- _Recorded information_
________________________________________

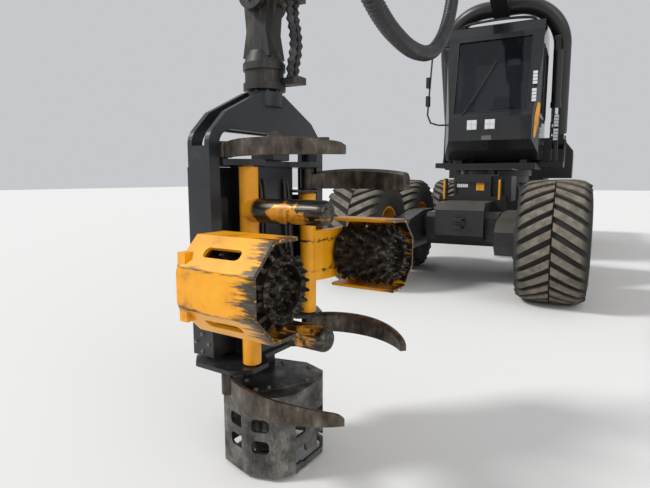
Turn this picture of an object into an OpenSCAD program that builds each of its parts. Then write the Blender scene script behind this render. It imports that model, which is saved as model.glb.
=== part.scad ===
// Eight-wheel forest harvester with an arch boom and a harvester head.
// Millimetres. X forward, Y to the left, Z up. The origin is on the ground,
// under the middle of the machine's length with its crane as parked.

/* [Wheels] */
// Tyre diameter over the lugs
tyre_d = 1340; // [1240:10:1380]
// Tyre width
tyre_w = 710; // [600:10:720]
// Height of the lugs
lug_h = 42; // [30:1:50]
// Lugs round each half of the tread
lug_count = 28; // [20:1:32]
// Width of one lug round the tyre
lug_w = 82; // [60:1:90]
// Diameter of the rim under the tyre's beads
rim_d = 673; // [620:1:700]
// Diameter of the hub spindle
spindle_d = 220; // [180:1:240]
// Distance between the tyre centres across the machine
track = 2200; // [2200:10:2400]
// Distance between the two wheels of a bogie
bogie_base = 1500; // [1460:10:1600]
// Distance from the slewing centre to the middle of each bogie
bogie_x = 2500; // [2450:10:2600]

/* [Frames] */
// Distance from the slewing centre to each steering pivot
steer_x = 950; // [930:5:980]
// Diameter of the steering pins
steer_pin_d = 110; // [90:1:130]
// Half width of the frame beams
frame_half_w = 300; // [260:5:320]
// Height of the frame beams' underside
frame_z0 = 560; // [520:5:600]
// Height of the frame beams' top
frame_z1 = 1050; // [1000:5:1080]
// Height of the slewing ring's top
ring_z = 1400; // [1395:1:1410]
// Outer diameter of the slewing ring
ring_d = 1120; // [1000:10:1200]
// Width of the front box
front_box_w = 500; // [460:10:540]
// Height of the front box's top plate
front_box_z = 1490; // [1460:5:1495]
// Distance from the slewing centre to the front box's face
front_box_x = 2100; // [2060:10:2140]
// Distance from the slewing centre to the front frame's end
front_x = 2900; // [2860:10:2950]
// Farthest reach of the rear hood from the slewing centre
rear_x = 4050; // [4000:10:4100]
// Height of the rear hood's top
hood_z = 2160; // [2100:10:2260]
// Half width of the rear hood above the wheels
hood_half_w = 1200; // [1000:10:1220]
// Thickness of the hood's plates
hood_wall = 20; // [12:1:30]
// Bore of the tow clevises
tow_bore_d = 50; // [40:1:60]

/* [Cab] */
// Width of the cab
cab_w = 1450; // [1400:10:1460]
// Height of the cab's underside
cab_z0 = 1660; // [1655:1:1680]
// Height of the cab's roof
cab_z1 = 3800; // [3700:10:3820]
// Wall thickness of the cab
cab_wall = 55; // [40:1:70]
// Thickness of the window glass
glass_t = 8; // [6:1:12]
// Clearance of a pane in its frame
pane_gap = 0.3; // [0.2:0.1:0.5]
// Width of a work lamp
lamp_w = 150; // [120:5:180]

/* [Crane] */
// Outer diameter of the arch boom's tube
arch_d = 270; // [240:5:280]
// Distance between the two legs of the arch, centre to centre
arch_w = 1900; // [1880:10:1940]
// Bend radius of the arch's tube
arch_bend = 700; // [500:10:800]
// Width of the boom box in front of the arch
boom_w = 260; // [220:5:280]
// Width of the jib's box
jib_w = 200; // [180:2:210]
// Height of the jib's box
jib_h = 230; // [210:2:250]
// Wall thickness of the jib
jib_wall = 12; // [8:1:16]
// Length of the jib from its elbow pin to its mouth
jib_len = 2500; // [2450:10:2600]
// Length of the extension inside the jib
ext_inside = 1280; // [1270:5:1290]
// Barrel diameter of the crane's cylinders
barrel_d = 150; // [120:5:160]
// Rod diameter of the crane's cylinders
rod_d = 90; // [70:1:95]
// Radial clearance of rods in barrels and pins in bores
fit_gap = 0.05; // [0.03:0.01:0.08]
// Gap between a moving eye and the ears beside it
ear_gap = 6; // [5:1:8]
// Thickness of the ears
ear_t = 20; // [16:1:25]
// Diameter of the hose loop
loop_hose_d = 110; // [90:5:120]
// Diameter of each of the two drop hoses
drop_hose_d = 40; // [36:1:46]

/* [Harvester head] */
// Direction in which the head opens, from the machine's forward direction
head_yaw = 84; // [80:1:90]
// Half width of the tilt frame
tilt_half_w = 400; // [390:5:420]
// Width of each arm of the tilt frame
tilt_arm_w = 55; // [45:5:55]
// Height of the tilt pins
tilt_z = 1000; // [980:5:1020]
// Diameter of the rotator
rotator_d = 190; // [170:5:210]
// Diameter of the feed rollers without their spikes
roller_d = 240; // [220:5:260]
// Height of the spikes
spike_h = 34; // [25:1:38]
// Length of the feed rollers
roller_len = 300; // [260:5:320]
// Diameter of the guard bars
bar_d = 100; // [80:5:100]
// Height of a delimbing knife's blade
knife_h = 100; // [80:5:100]
// Thickness of a delimbing knife's blade
knife_t = 30; // [24:1:36]
// Height of the saw box
saw_h = 380; // [340:5:380]

/* [Hidden] */
$fn = 48;

// Places in the machine, measured from the slewing centre
tip_x = 7200;
tip_z = 2450;
elbow_x = 2750;
elbow_z = 4950;
boom_pivot_x = -900;
boom_pivot_z = 2000;
crown_x = -50;
crown_z = 4220;
lift_top = [-50, 3620];
lift_foot = [-330, 2250];
lift_y = 900;
jib_base = [550, 4860];
jib_lever = [-224, 308];
roller_y = 455;
roller_x = 160;
guard_r = 180;
guard_end = roller_x + roller_len + 10;
clevis_reach = 50;
front_reach = tip_x + guard_end * cos(head_yaw) + (roller_y + guard_r) * sin(head_yaw);
slew_x = -(front_reach - rear_x - clevis_reach) / 2;

// Sizes worked out from the ones above
tyre_r = tyre_d / 2;
rim_r = rim_d / 2;
carcass_r = tyre_r - lug_h;
wheel_y = track / 2;
bead_half_w = tyre_w / 2 - 55;
bogie_y1 = wheel_y - tyre_w / 2 - 45;
bogie_y0 = bogie_y1 - 200;
disc_y = -60;
disc_t = 30;
spindle_end = disc_y + disc_t + 10;
spindle_r = spindle_d / 2;
jib_angle = atan2(elbow_z - tip_z, tip_x - elbow_x);
jib_reach = norm([tip_x - elbow_x, elbow_z - tip_z]);
arch_tilt = atan2(crown_x - boom_pivot_x, crown_z - boom_pivot_z);
arch_len = norm([crown_x - boom_pivot_x, crown_z - boom_pivot_z]);
leg_y = arch_w / 2;
eye_w = 80;
axle_half_w = bogie_y0 - 50;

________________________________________

- _Your task_
Each line above must be reproduced exactly as it stands.

- _Finished task_
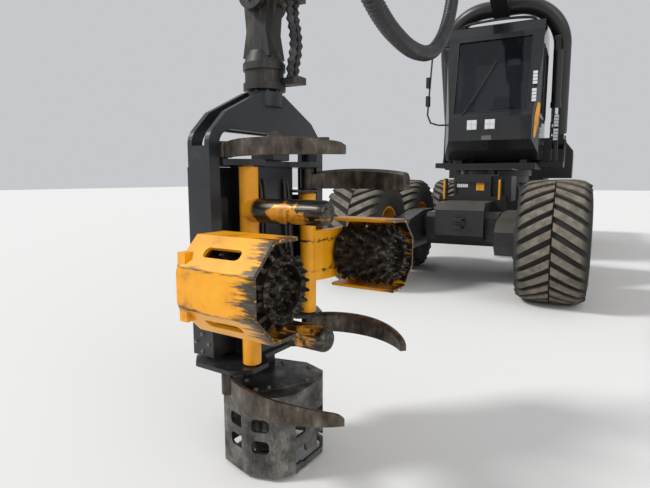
Turn this picture of an object into an OpenSCAD program that builds each of its parts. Then write the Blender scene script behind this render. It imports that model, which is saved as model.glb.
=== part.scad ===
// Eight-wheel forest harvester with an arch boom and a harvester head.
// Millimetres. X forward, Y to the left, Z up. The origin is on the ground,
// under the middle of the machine's length with its crane as parked.

/* [Wheels] */
// Tyre diameter over the lugs
tyre_d = 1340; // [1240:10:1380]
// Tyre width
tyre_w = 710; // [600:10:720]
// Height of the lugs
lug_h = 42; // [30:1:50]
// Lugs round each half of the tread
lug_count = 28; // [20:1:32]
// Width of one lug round the tyre
lug_w = 82; // [60:1:90]
// Diameter of the rim under the tyre's beads
rim_d = 673; // [620:1:700]
// Diameter of the hub spindle
spindle_d = 220; // [180:1:240]
// Distance between the tyre centres across the machine
track = 2200; // [2200:10:2400]
// Distance between the two wheels of a bogie
bogie_base = 1500; // [1460:10:1600]
// Distance from the slewing centre to the middle of each bogie
bogie_x = 2500; // [2450:10:2600]

/* [Frames] */
// Distance from the slewing centre to each steering pivot
steer_x = 950; // [930:5:980]
// Diameter of the steering pins
steer_pin_d = 110; // [90:1:130]
// Half width of the frame beams
frame_half_w = 300; // [260:5:320]
// Height of the frame beams' underside
frame_z0 = 560; // [520:5:600]
// Height of the frame beams' top
frame_z1 = 1050; // [1000:5:1080]
// Height of the slewing ring's top
ring_z = 1400; // [1395:1:1410]
// Outer diameter of the slewing ring
ring_d = 1120; // [1000:10:1200]
// Width of the front box
front_box_w = 500; // [460:10:540]
// Height of the front box's top plate
front_box_z = 1490; // [1460:5:1495]
// Distance from the slewing centre to the front box's face
front_box_x = 2100; // [2060:10:2140]
// Distance from the slewing centre to the front frame's end
front_x = 2900; // [2860:10:2950]
// Farthest reach of the rear hood from the slewing centre
rear_x = 4050; // [4000:10:4100]
// Height of the rear hood's top
hood_z = 2160; // [2100:10:2260]
// Half width of the rear hood above the wheels
hood_half_w = 1200; // [1000:10:1220]
// Thickness of the hood's plates
hood_wall = 20; // [12:1:30]
// Bore of the tow clevises
tow_bore_d = 50; // [40:1:60]

/* [Cab] */
// Width of the cab
cab_w = 1450; // [1400:10:1460]
// Height of the cab's underside
cab_z0 = 1660; // [1655:1:1680]
// Height of the cab's roof
cab_z1 = 3800; // [3700:10:3820]
// Wall thickness of the cab
cab_wall = 55; // [40:1:70]
// Thickness of the window glass
glass_t = 8; // [6:1:12]
// Clearance of a pane in its frame
pane_gap = 0.3; // [0.2:0.1:0.5]
// Width of a work lamp
lamp_w = 150; // [120:5:180]

/* [Crane] */
// Outer diameter of the arch boom's tube
arch_d = 270; // [240:5:280]
// Distance between the two legs of the arch, centre to centre
arch_w = 1900; // [1880:10:1940]
// Bend radius of the arch's tube
arch_bend = 700; // [500:10:800]
// Width of the boom box in front of the arch
boom_w = 260; // [220:5:280]
// Width of the jib's box
jib_w = 200; // [180:2:210]
// Height of the jib's box
jib_h = 230; // [210:2:250]
// Wall thickness of the jib
jib_wall = 12; // [8:1:16]
// Length of the jib from its elbow pin to its mouth
jib_len = 2500; // [2450:10:2600]
// Length of the extension inside the jib
ext_inside = 1280; // [1270:5:1290]
// Barrel diameter of the crane's cylinders
barrel_d = 150; // [120:5:160]
// Rod diameter of the crane's cylinders
rod_d = 90; // [70:1:95]
// Radial clearance of rods in barrels and pins in bores
fit_gap = 0.05; // [0.03:0.01:0.08]
// Gap between a moving eye and the ears beside it
ear_gap = 6; // [5:1:8]
// Thickness of the ears
ear_t = 20; // [16:1:25]
// Diameter of the hose loop
loop_hose_d = 110; // [90:5:120]
// Diameter of each of the two drop hoses
drop_hose_d = 40; // [36:1:46]

/* [Harvester head] */
// Direction in which the head opens, from the machine's forward direction
head_yaw = 84; // [80:1:90]
// Half width of the tilt frame
tilt_half_w = 400; // [390:5:420]
// Width of each arm of the tilt frame
tilt_arm_w = 55; // [45:5:55]
// Height of the tilt pins
tilt_z = 1000; // [980:5:1020]
// Diameter of the rotator
rotator_d = 190; // [170:5:210]
// Diameter of the feed rollers without their spikes
roller_d = 240; // [220:5:260]
// Height of the spikes
spike_h = 34; // [25:1:38]
// Length of the feed rollers
roller_len = 300; // [260:5:320]
// Diameter of the guard bars
bar_d = 100; // [80:5:100]
// Height of a delimbing knife's blade
knife_h = 100; // [80:5:100]
// Thickness of a delimbing knife's blade
knife_t = 30; // [24:1:36]
// Height of the saw box
saw_h = 380; // [340:5:380]

/* [Hidden] */
$fn = 48;

// Places in the machine, measured from the slewing centre
tip_x = 7200;
tip_z = 2450;
elbow_x = 2750;
elbow_z = 4950;
boom_pivot_x = -900;
boom_pivot_z = 2000;
crown_x = -50;
crown_z = 4220;
lift_top = [-50, 3620];
lift_foot = [-330, 2250];
lift_y = 900;
jib_base = [550, 4860];
jib_lever = [-224, 308];
roller_y = 455;
roller_x = 160;
guard_r = 180;
guard_end = roller_x + roller_len + 10;
clevis_reach = 50;
front_reach = tip_x + guard_end * cos(head_yaw) + (roller_y + guard_r) * sin(head_yaw);
slew_x = -(front_reach - rear_x - clevis_reach) / 2;

// Sizes worked out from the ones above
tyre_r = tyre_d / 2;
rim_r = rim_d / 2;
carcass_r = tyre_r - lug_h;
wheel_y = track / 2;
bead_half_w = tyre_w / 2 - 55;
bogie_y1 = wheel_y - tyre_w / 2 - 45;
bogie_y0 = bogie_y1 - 200;
disc_y = -60;
disc_t = 30;
spindle_end = disc_y + disc_t + 10;
spindle_r = spindle_d / 2;
jib_angle = atan2(elbow_z - tip_z, tip_x - elbow_x);
jib_reach = norm([tip_x - elbow_x, elbow_z - tip_z]);
arch_tilt = atan2(crown_x - boom_pivot_x, crown_z - boom_pivot_z);
arch_len = norm([crown_x - boom_pivot_x, crown_z - boom_pivot_z]);
leg_y = arch_w / 2;
eye_w = 80;
axle_half_w = bogie_y0 - 50;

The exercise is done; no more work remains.